10 de septiembre de 2019

Eros (y Logos), Rodolfo Alonso


Eros (y Logos), Rodolfo Alonso

“Y el mundo está lleno de esos seres
incompletos que andan en dos pies y
degradan el único misterio
que les queda: el sexo”
D. H. LAWRENCE


Entre las muchas palabras ambiguas del ambiguo lenguaje de los hombres, quizá no haya ninguna que pueda competir con el más que ambiguo termino erotismo. Si bien son muchos los esfuerzos que gente sumamente valiosa ha hecho por clarificarlo (y recordemos al pasar, nada menos que a un D. H. Lawrence o un Henry Miller, quienes procuraron diferenciarlo con toda nitidez de su antónimo pornografía), no es fácil adjudicarle al erotismo contornos muy marcados. No sólo porque lo que aparenta darle sentido es justamente la ausencia de límites, sino porque toda precisión —y de manera muy especial para este caso— se torna en realidad perjudicial para la comprensión real del objetivo buscado.
Ya se ha hecho carne entre nosotros relacionar esta cuestión con el Eros consagrado por Freud, aunque no de la forma en que el siglo ha terminado por masificarlo y degradarlo.

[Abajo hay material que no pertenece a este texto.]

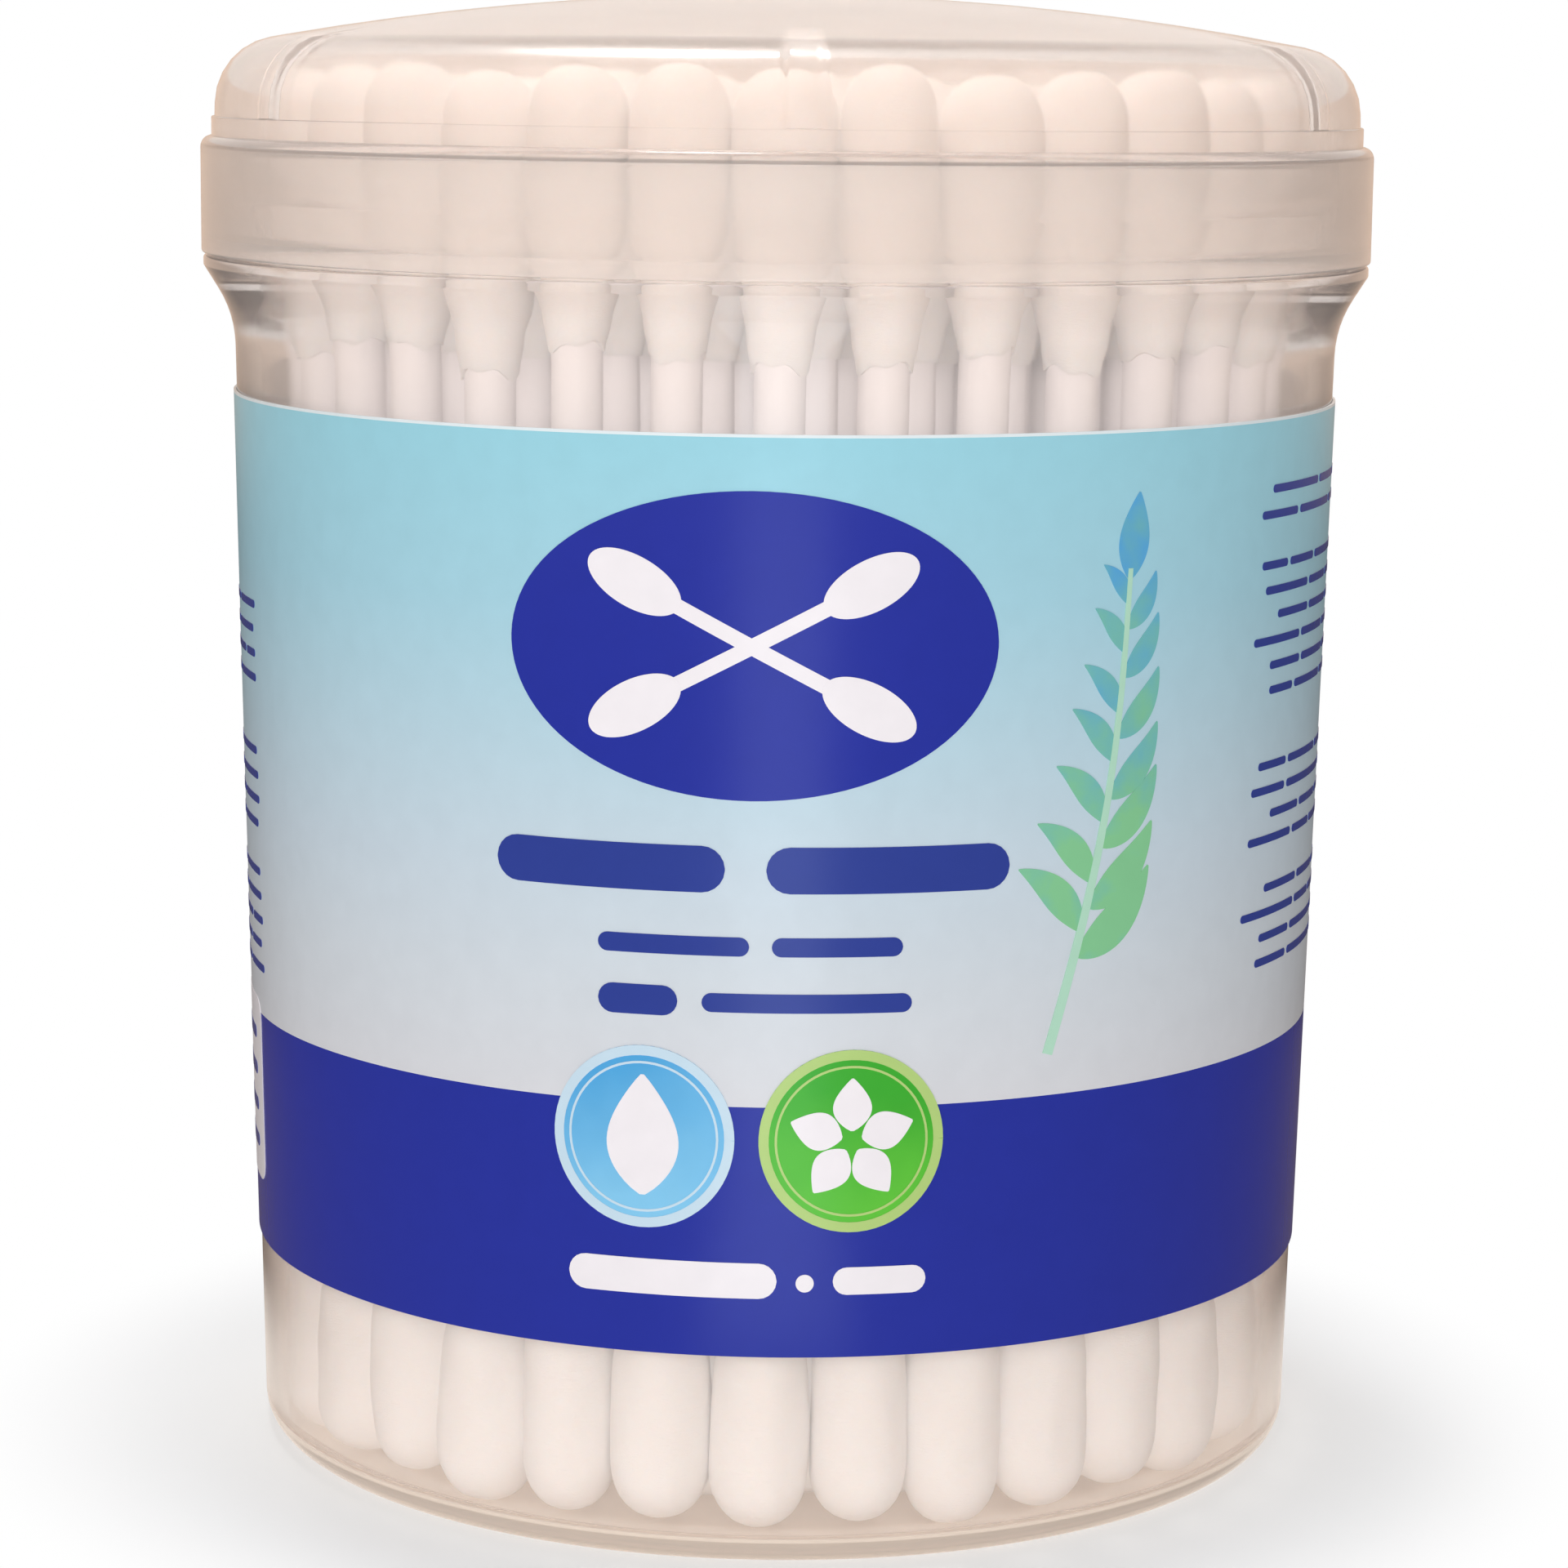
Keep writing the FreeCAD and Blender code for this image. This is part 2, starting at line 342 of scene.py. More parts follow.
# A shallow dome: radius = sphere * sin(a), height = apex - sphere * (1 - cos(a)), with a from its edge to the middle
def domeRows(edgeRadius, edgeHeight, rise, rows):
    sphere = (edgeRadius**2 + rise**2) / (2 * rise)
    angle = np.linspace(np.arcsin(edgeRadius / sphere), 0.0005, rows)
    return np.stack([sphere * np.sin(angle), edgeHeight + rise - sphere * (1 - np.cos(angle))], -1)


def lidProfile(form):
    skirtRadius, bottom = lidHigh[0], lidLow[2]
    skirtInner = skirtRadius - form["skirtWall"]
    outer = skirtRadius - form["wallInset"]
    inner = outer - form["wall"]
    seat = tubHigh[2] + form["seatGap"]
    shoulder = seat + form["shoulder"]
    collar = shoulder + form["collarHeight"]
    collarRadius = outer + form["collarStep"]
    bead = bottom + form["beadRise"]
    edge = lidHigh[2] - form["crownRise"]
    innerEdge = edge - form["crownThickness"]
    domeEdge = outer - form["draft"] - form["crownCorner"]
    fall = np.tan(np.arcsin(2 * domeEdge * form["crownRise"] / (domeEdge**2 + form["crownRise"]**2)))
    outerCorner = edge - fall * (outer - form["draft"] - domeEdge)
    innerCorner = innerEdge - fall * (inner - form["draft"] - domeEdge)
    inside = domeRows(domeEdge, innerEdge, form["crownRise"], form["domeRows"])[::-1]
    walls = roundedPath([
        (*inside[-1], 0),
        (inner - form["draft"], innerCorner, form["crownCorner"] - form["crownThickness"]),
        (inner, seat, 0),
        (skirtInner, seat, 0),
        (skirtInner, bead + form["beadHeight"] / 2, 0),
        (skirtInner - form["bead"], bead, 0),
        (skirtInner, bead - form["beadHeight"] / 2, 0),
        (skirtInner, bottom, form["skirtEdge"]),
        (skirtRadius, bottom, form["skirtEdge"]),
        (skirtRadius, shoulder, form["shoulderRounding"]),
        (collarRadius, shoulder, 0),
        (collarRadius, collar, form["collarRounding"]),
        (outer, collar, 0),
        (outer - form["draft"], outerCorner, form["crownCorner"]),
        (domeEdge, edge, 0),
    ])
    outside = domeRows(domeEdge, edge, form["crownRise"], form["domeRows"])
    profile = np.vstack([inside[:-1], walls, outside[1:]])
    # Ribs stand only on the outer wall above the collar, and run out over the rounded corner
    outsideFrom = np.argmax(np.hypot(profile[:, 0] - outer, profile[:, 1] - collar) < 0.001)
    onOutside = np.arange(len(profile)) >= outsideFrom
    ribShare = onOutside * np.clip((profile[:, 0] - domeEdge) / form["ribRunOut"], 0, 1)
    return profile, ribShare


def smoothStep(share):
    share = np.clip(share, 0, 1)
    return share * share * (3 - 2 * share)


# The turned lid, pushed out along its profile's normal by ribProud * ribShare * (1 inside a rib's width, else 0)
def lidGrid(form):
    profile, ribShare = lidProfile(form)
    radius = lidHigh[0] - form["wallInset"]
    half, side = form["ribWidth"] / 2 / radius, form["ribSide"] / radius
    middles = np.radians(-90 + form["ribTurn"]) + evenAngles(form["ribCount"])
    acrossEdge = side * np.linspace(-1, 1, 5)
    fine = middles[:, None] + np.concatenate([-half + acrossEdge, half + acrossEdge])
    angles = np.mod(np.concatenate([evenAngles(form["columns"]), fine.ravel()]), 2 * np.pi)
    angles = np.unique(np.round(angles, 5))
    away = np.abs((angles - middles[:, None] + np.pi) % (2 * np.pi) - np.pi).min(0)
    onRib = smoothStep((half + side / 2 - away) / side)
    along = np.gradient(profile, axis=0)
    normal = np.stack([along[:, 1], -along[:, 0]], -1) / np.linalg.norm(along, axis=1, keepdims=True)
    push = form["ribProud"] * ribShare[:, None] * onRib
    radius = profile[:, 0:1] + normal[:, 0:1] * push
    height = profile[:, 1:2] + normal[:, 1:2] * push
    return np.stack([radius * np.cos(angles), radius * np.sin(angles), height], -1)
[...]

Pero no ha sido el daño menor, la consecuencia más funesta de aquello, el alejarnos, cuando no olvidarnos, de la divina limpidez del sueño griego. Lo decididamente erótico nunca ha sido tan decidido; siempre ha hecho su perfección de sutilezas, siempre ha encontrado su culminación —por definición hija del instante y, en consecuencia, momentánea— en la ausencia de fronteras claramente delimitadas, aunque esos limites (la existencia inmanente de esos límites, la transgresión de esos límites) hayan sido no pocas veces lo que le constituye.
Porque no hay erotismo de buena ley, erotismo legítimo, sin pudor. Y no hay pudor que no implique agregarle una pizca de sal al erotismo sano. En esa doble condición, de incierta justeza, de pudorosa licencia, de sutil limitación y límites sutilmente sobrepasados, resulta cuando menos aventurado intentar encararse con el asunto desde el ángulo de la poesía.
La poesía es la respuesta mejor, la única respuesta posible de los hombres a la ambigüedad esencial, irredimible del lenguaje humano. De esa carencia acaso orgánica, de esa constitucional incapacidad de precisión absoluta, que más que afligir fundamenta el lenguaje de los hombres, la poesía —humanísima— ha hecho su cantera. Y obtiene sus inquietan tes beneficios, sus siempre impredecibles consecuencias, de convertir en riqüeza a la pobreza de aquella dificultad. Condenada a buscar la sutileza, a volver más precisa
—es decir expresiva— la imprecisión de tantos límites, la poesía (cuando es auténtica) no se niega a la maldición de su destino sino que, de modo inverso, lo asume porque sabe que es justamente allí, en el corazón mismo de la ambigüedad que habita en el corazón de todo lenguaje humano, donde ha de buscar sus posibilidades de claridad de expresión.
 No resulta desatinado, entonces, pretender encontrar en la poesía de una comunidad alguna de las manifestaciones más dignas y relevantes de su erotismo. Porque si otra de las cualidades ineludibles de un lenguaje humano es la de estar irreparablemente ligado con los usos y costumbres, con la manera de vivir de los hombres que lo hablan, también el erotismo representa para los hombres una emanación ineludible de su cultura, es decir de su manera de vivir.